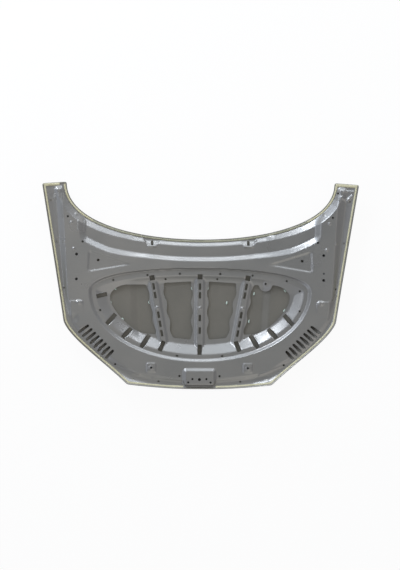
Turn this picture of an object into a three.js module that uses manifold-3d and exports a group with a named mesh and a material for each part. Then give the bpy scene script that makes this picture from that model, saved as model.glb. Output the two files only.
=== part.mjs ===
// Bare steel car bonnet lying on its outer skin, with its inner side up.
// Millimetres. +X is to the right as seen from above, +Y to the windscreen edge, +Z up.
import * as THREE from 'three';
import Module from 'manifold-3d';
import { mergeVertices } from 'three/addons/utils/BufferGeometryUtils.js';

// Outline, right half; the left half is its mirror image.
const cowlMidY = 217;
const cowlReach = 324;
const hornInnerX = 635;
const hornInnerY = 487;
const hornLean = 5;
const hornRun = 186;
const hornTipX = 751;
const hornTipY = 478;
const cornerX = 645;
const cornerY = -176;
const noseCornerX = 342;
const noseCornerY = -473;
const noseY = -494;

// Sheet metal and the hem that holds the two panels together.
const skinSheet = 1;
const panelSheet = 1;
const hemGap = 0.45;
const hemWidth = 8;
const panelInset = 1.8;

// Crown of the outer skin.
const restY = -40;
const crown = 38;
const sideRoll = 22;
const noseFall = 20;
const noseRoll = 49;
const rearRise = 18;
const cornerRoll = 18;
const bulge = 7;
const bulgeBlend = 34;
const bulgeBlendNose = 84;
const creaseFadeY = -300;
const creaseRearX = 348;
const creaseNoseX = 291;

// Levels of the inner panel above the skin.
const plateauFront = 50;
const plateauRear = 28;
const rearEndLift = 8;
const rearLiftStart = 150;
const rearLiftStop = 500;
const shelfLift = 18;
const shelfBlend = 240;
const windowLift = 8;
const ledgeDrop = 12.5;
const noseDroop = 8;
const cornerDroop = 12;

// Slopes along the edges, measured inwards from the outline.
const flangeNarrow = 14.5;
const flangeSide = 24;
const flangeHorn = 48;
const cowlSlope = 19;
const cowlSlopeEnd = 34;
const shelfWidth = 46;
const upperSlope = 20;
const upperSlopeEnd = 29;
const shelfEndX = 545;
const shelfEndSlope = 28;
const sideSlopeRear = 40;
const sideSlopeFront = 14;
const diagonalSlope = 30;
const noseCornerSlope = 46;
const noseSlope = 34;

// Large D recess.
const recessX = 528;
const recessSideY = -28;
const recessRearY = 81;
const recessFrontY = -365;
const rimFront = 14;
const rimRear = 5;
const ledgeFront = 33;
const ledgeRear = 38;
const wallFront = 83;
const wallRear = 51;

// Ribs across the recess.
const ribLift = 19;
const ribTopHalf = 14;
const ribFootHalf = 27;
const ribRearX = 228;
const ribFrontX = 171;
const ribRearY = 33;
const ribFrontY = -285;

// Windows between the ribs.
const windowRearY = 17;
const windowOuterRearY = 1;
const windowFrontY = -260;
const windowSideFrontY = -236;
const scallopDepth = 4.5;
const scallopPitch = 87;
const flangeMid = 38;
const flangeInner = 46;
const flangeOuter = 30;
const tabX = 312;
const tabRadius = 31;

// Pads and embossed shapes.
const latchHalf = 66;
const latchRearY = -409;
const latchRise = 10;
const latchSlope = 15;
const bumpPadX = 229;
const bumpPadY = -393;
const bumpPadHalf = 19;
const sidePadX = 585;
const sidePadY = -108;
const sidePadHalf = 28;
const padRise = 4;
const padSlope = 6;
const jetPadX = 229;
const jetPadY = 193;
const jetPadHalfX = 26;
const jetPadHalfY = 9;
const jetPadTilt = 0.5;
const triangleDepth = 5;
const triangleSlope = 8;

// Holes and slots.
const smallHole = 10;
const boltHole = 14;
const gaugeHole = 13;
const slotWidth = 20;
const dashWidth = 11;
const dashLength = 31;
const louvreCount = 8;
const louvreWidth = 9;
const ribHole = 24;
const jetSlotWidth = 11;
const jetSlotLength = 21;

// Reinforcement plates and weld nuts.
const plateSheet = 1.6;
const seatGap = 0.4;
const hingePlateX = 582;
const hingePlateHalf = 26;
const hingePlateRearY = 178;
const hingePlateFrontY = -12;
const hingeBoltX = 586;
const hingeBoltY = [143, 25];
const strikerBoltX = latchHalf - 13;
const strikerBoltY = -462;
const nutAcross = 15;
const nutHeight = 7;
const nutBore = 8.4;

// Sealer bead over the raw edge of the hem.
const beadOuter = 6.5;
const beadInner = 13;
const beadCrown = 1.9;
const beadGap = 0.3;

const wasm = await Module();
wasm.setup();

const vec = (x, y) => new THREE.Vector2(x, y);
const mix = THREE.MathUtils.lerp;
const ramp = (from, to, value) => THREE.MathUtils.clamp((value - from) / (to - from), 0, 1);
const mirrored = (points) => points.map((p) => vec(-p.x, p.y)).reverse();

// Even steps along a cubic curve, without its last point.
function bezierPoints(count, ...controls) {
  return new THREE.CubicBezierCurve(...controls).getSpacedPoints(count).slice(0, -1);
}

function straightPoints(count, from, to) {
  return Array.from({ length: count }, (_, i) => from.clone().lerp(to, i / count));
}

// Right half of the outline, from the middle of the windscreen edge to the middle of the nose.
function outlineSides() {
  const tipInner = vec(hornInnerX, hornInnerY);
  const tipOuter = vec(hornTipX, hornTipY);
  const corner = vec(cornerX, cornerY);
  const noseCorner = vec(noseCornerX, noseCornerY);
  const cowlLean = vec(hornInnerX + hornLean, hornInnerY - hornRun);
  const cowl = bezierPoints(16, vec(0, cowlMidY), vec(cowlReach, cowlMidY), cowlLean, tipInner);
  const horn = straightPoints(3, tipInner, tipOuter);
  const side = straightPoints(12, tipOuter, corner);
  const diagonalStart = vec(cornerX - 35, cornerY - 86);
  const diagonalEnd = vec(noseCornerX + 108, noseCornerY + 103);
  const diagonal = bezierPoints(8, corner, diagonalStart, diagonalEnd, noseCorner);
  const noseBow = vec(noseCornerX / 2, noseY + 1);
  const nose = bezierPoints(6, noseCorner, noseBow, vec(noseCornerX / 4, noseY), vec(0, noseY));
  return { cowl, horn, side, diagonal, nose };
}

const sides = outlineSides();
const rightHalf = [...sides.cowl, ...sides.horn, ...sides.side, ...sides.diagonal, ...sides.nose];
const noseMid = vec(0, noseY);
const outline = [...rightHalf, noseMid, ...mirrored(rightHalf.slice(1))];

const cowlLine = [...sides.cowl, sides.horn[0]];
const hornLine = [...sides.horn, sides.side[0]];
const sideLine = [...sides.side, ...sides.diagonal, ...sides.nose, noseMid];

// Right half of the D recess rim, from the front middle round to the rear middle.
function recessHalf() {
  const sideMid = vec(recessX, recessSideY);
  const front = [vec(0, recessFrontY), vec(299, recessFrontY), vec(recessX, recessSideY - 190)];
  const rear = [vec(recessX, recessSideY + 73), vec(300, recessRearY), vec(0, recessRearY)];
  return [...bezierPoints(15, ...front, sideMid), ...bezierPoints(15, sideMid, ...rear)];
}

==

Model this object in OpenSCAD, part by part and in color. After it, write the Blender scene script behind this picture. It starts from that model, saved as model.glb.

==

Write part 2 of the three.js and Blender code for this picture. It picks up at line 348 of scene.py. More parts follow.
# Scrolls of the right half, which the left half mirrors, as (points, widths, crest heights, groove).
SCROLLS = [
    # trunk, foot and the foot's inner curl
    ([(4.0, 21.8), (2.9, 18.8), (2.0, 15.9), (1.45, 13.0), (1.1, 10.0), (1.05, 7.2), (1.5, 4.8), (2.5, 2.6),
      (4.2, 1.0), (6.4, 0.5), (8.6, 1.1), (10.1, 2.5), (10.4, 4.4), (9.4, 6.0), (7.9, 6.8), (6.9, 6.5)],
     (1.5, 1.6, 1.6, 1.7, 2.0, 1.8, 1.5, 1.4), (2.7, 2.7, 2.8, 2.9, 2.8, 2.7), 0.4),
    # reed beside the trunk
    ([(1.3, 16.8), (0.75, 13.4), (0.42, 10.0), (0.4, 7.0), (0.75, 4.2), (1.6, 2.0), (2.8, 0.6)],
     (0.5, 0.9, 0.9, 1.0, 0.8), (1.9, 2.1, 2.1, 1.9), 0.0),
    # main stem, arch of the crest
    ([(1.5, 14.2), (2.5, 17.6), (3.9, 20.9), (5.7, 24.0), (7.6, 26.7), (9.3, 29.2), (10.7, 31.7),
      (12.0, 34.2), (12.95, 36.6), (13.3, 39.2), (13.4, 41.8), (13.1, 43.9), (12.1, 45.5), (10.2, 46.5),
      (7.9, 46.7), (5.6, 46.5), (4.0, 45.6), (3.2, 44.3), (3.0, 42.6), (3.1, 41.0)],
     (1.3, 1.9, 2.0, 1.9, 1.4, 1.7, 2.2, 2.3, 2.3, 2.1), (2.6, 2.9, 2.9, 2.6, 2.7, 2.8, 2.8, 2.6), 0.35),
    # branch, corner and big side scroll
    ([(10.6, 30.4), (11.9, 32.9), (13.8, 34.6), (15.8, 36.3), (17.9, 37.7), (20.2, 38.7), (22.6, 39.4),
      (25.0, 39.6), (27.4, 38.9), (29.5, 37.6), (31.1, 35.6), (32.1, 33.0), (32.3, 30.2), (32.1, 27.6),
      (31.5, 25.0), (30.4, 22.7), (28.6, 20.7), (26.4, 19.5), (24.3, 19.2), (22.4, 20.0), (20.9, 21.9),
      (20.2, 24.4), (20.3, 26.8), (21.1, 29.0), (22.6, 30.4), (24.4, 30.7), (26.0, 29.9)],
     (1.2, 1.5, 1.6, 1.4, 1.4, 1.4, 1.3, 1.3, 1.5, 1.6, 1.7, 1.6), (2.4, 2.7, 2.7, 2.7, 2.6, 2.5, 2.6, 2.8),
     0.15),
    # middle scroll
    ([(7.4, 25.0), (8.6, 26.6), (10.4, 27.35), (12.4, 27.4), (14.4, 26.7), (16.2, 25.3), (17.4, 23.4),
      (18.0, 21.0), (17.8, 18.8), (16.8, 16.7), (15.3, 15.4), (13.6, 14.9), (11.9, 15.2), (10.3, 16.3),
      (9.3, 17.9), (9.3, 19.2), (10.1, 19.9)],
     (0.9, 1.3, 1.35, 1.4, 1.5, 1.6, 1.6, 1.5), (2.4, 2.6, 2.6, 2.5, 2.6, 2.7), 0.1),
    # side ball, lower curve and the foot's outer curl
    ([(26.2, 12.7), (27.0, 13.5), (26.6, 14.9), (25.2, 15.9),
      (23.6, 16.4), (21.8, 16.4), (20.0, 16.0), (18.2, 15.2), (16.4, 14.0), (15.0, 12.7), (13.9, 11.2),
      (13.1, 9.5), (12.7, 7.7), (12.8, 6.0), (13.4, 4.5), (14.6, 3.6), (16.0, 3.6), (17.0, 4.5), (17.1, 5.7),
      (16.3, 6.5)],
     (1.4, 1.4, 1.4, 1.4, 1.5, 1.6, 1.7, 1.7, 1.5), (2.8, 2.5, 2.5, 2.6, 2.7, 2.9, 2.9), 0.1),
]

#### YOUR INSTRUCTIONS
Between the line containing "Turn this picture" and the line containing "const panelInset = 1.8;" lies the part to return. Return it exactly, counting both of those lines.

#### THE ANSWER
Turn this picture of an object into a three.js module that uses manifold-3d and exports a group with a named mesh and a material for each part. Then give the bpy scene script that makes this picture from that model, saved as model.glb. Output the two files only.
=== part.mjs ===
// Bare steel car bonnet lying on its outer skin, with its inner side up.
// Millimetres. +X is to the right as seen from above, +Y to the windscreen edge, +Z up.
import * as THREE from 'three';
import Module from 'manifold-3d';
import { mergeVertices } from 'three/addons/utils/BufferGeometryUtils.js';

// Outline, right half; the left half is its mirror image.
const cowlMidY = 217;
const cowlReach = 324;
const hornInnerX = 635;
const hornInnerY = 487;
const hornLean = 5;
const hornRun = 186;
const hornTipX = 751;
const hornTipY = 478;
const cornerX = 645;
const cornerY = -176;
const noseCornerX = 342;
const noseCornerY = -473;
const noseY = -494;

// Sheet metal and the hem that holds the two panels together.
const skinSheet = 1;
const panelSheet = 1;
const hemGap = 0.45;
const hemWidth = 8;
const panelInset = 1.8;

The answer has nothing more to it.